Dégé sort donc de son cauchemar au réveil, ce qui est tout naturel pour un individu. Et pour une société ? Se réveille-t-elle ? La réveille-t-on ? Comment ? Bien d'auteurs confrontés à ces questions convoquent, et vous venez d’y faire allusion, la folie (Hamidou Kane, Léonora Miano…). Partagez-vous ce radicalisme ?
Je ne dirai pas radicalisme mais plutôt réalisme. La folie, mais surtout le fou est notre conscience collective insouciante, libéré de la peur. Intermédiaire entre le visible et l’invisible, il voit et dit, tout haut, ce que nous n’osons pas exprimer. Il est cet espace moyen que Wole Soyinka appelle “transitionalabyss” (abîme transitionnel). Si la création littéraire romanesque permet de projeter un monde idéal, le tracé du chemin pour y accéder n’est pas une sinécure. Le romancier n’est après tout qu’un demiurge. Il examine les champs et les soumet au public, à la critique.
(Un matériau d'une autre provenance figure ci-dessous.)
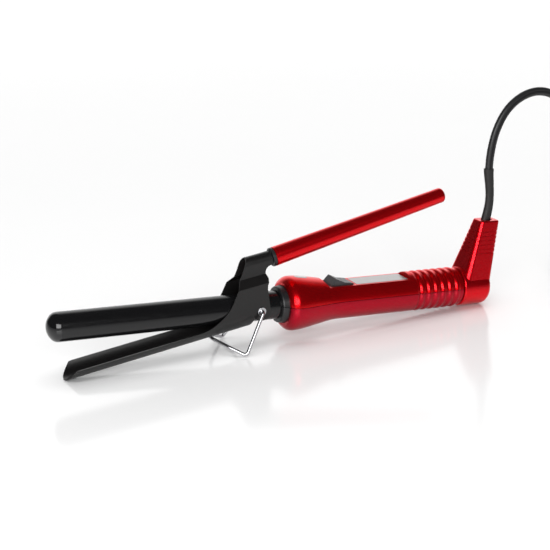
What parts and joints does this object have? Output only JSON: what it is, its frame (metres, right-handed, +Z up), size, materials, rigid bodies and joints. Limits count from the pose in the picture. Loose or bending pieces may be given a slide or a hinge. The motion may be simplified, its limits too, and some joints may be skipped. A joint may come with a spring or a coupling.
{
  "type": "curling iron",
  "caption": "Hand-held styling iron with a hot barrel, a thumb-lever clamp with a turning grip, a folding wire rest, a rocker switch and a swivelling cord outlet.",
  "frame": {"origin": "centre of the iron's footprint on the table, under the middle of the iron without its cord", "axes": "+X from the barrel's tip to the cord outlet, +Z up, +Y the far side when the lever is on top and the tip is on the left"},
  "size_m": [0.5796, 0.0544, 0.1522],
  "materials": {
    "black_barrel": "glossy heat-proof coating",
    "black_tip": "polished moulding",
    "black_clamp": "semi-gloss coating on pressed sheet",
    "chrome_parts": "bright plating",
    "black_bush": "satin moulding",
    "black_collar": "satin heat-proof moulding",
    "red_lacquer": "metallic candy lacquer, glossy",
    "red_lacquer_lower": "metallic candy lacquer, glossy",
    "red_plastic_elbow": "metallic candy lacquer, glossy",
    "dark_lens": "clear dark window",
    "lamp_glass": "clear bulb",
    "silver_label": "satin foil label",
    "switch_plastic": "satin dark grey moulding",
    "steel_rod": "turned",
    "zinc_screws": "zinc plated",
    "raw_aluminium": "extruded",
    "heater_ceramic": "fired ceramic, dull",
    "brass_contacts": "bright sheet",
    "copper_cores": "insulated wire",
    "fuse_metal": "drawn can",
    "lead_insulation": "woven glass sleeve",
    "inner_plastic": "moulded",
    "sleeve_rubber": "matt shrunk sleeve",
    "cord_jacket": "flexible jacket, slight sheen",
    "tie_rubber": "matt strap",
    "plug_plastic": "satin moulding"
  },
  "bodies": {
    "cord_elbow": {"elbow_near_shell": "red_plastic_elbow", "elbow_far_shell": "red_plastic_elbow", "elbow_screws": "zinc_screws", "brush_holder": "inner_plastic", "contact_brushes": "brass_contacts", "cord_clamp": "inner_plastic", "cord_cores": "copper_cores", "strain_relief_sleeve": "sleeve_rubber", "cord_lead": "cord_jacket", "cord_tail": "cord_jacket", "cord_coil": "cord_jacket", "coil_tie": "tie_rubber", "plug_body": "plug_plastic", "plug_blades": "brass_contacts"},
    "handle": {"barrel_tube": "black_barrel", "tip_cap": "black_tip", "heat_spreader_upper": "raw_aluminium", "heat_spreader_lower": "raw_aluminium", "heating_elements": "heater_ceramic", "contact_strips": "brass_contacts", "thermal_fuse": "fuse_metal", "heater_leads": "lead_insulation", "pivot_eyelets": "chrome_parts", "collar_upper": "black_collar", "collar_lower": "black_collar", "handle_upper_shell": "red_lacquer", "handle_lower_shell": "red_lacquer_lower", "handle_screws": "zinc_screws", "indicator_lens": "dark_lens", "indicator_lamp": "lamp_glass", "rating_plate": "silver_label", "switch_body": "switch_plastic", "switch_terminals": "brass_contacts", "supply_leads": "lead_insulation", "swivel_spindle": "inner_plastic", "slip_rings": "brass_contacts"},
    "rocker": {"switch_rocker": "switch_plastic"},
    "clamp": {"clamp_spoon": "black_clamp", "lever_rod": "steel_rod", "grip_front_bush": "black_bush", "rod_washer": "steel_rod"},
    "lever_grip": {"grip_sleeve": "red_lacquer", "grip_bearing_front": "inner_plastic", "grip_bearing_rear": "inner_plastic"},
    "stand": {"wire_stand": "chrome_parts"}
  },
  "joints": [
    {"name": "cord_swivel", "type": "hinge", "parent": "cord_elbow", "child": "handle", "pos_m": [0.13493, 0, 0.01504], "axis": [0.9975, 0, -0.07], "continuous": true},
    {"name": "clamp_pivot", "type": "hinge", "parent": "handle", "child": "clamp", "pos_m": [-0.02467, 0, 0.02624], "axis": [0, -1, 0], "range_deg": [-10.4, 30]},
    {"name": "stand_pivot", "type": "hinge", "parent": "clamp", "child": "stand", "pos_m": [-0.02467, 0, 0.02624], "axis": [0, -1, 0], "range_deg": [0, 68]},
    {"name": "grip_spin", "type": "hinge", "parent": "clamp", "child": "lever_grip", "pos_m": [-0.01293, 0, 0.05842], "axis": [0.9813, 0, 0.1926], "continuous": true},
    {"name": "rocker_tilt", "type": "hinge", "parent": "handle", "child": "rocker", "pos_m": [0.03771, 0, 0.02948], "axis": [0, -1, 0], "range_deg": [0, 25]}
  ]
}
S’il est plus ou moins aisé pour un individu de sortir de son sommeil ou de sa torpeur, juste en se secouant par exemple, il en va autrement d’une société qui est la somme des contradictions, une masse diffuse, la rencontre d’individus différents qui souvent ont du mal à regarder dans la même direction. Le fou apparaît comme notre voix intérieure qui nous parle et nous éclaire sur nous, sur notre passé, sur notre devenir et sur notre mission…

Le radicalisme pour moi serait de recourir au Léviathan. Cela peut paraître anachronique et non conformiste vis-à-vis de la société bien-pensante actuelle. Mais que ceux qui imposent la démocratie aux Africains qui croulent sous le poids de mille misères sachent que l’Afrique souffre d’abord et avant tout dunon-respect du bien public, du non- respect du vivre-ensemble et simplement du non-respect des lois qui régissent leur société : la démocratie ne développe pas, elle régule.

Comment réguler une société déglinguée et moribonde ?
Tout le problème des Africains vient de là et non de l’absence de démocratie. Quand le dialogue, la sensibilisation, l’information et la formation se cassent la figure sur la bonne marche de la société, il faut trouver autre chose contre les délinquants et tous ceux qui rament à contre-courant. D’autant plus que le combat pour la démocratie échoue généralement par la faute de ceux qui ont pour mission de l’implémenter. Ils ont la force de l’Etat qu’ils utilisent contre la société. Face à eux, le fou est un nain. Le Léviathan non.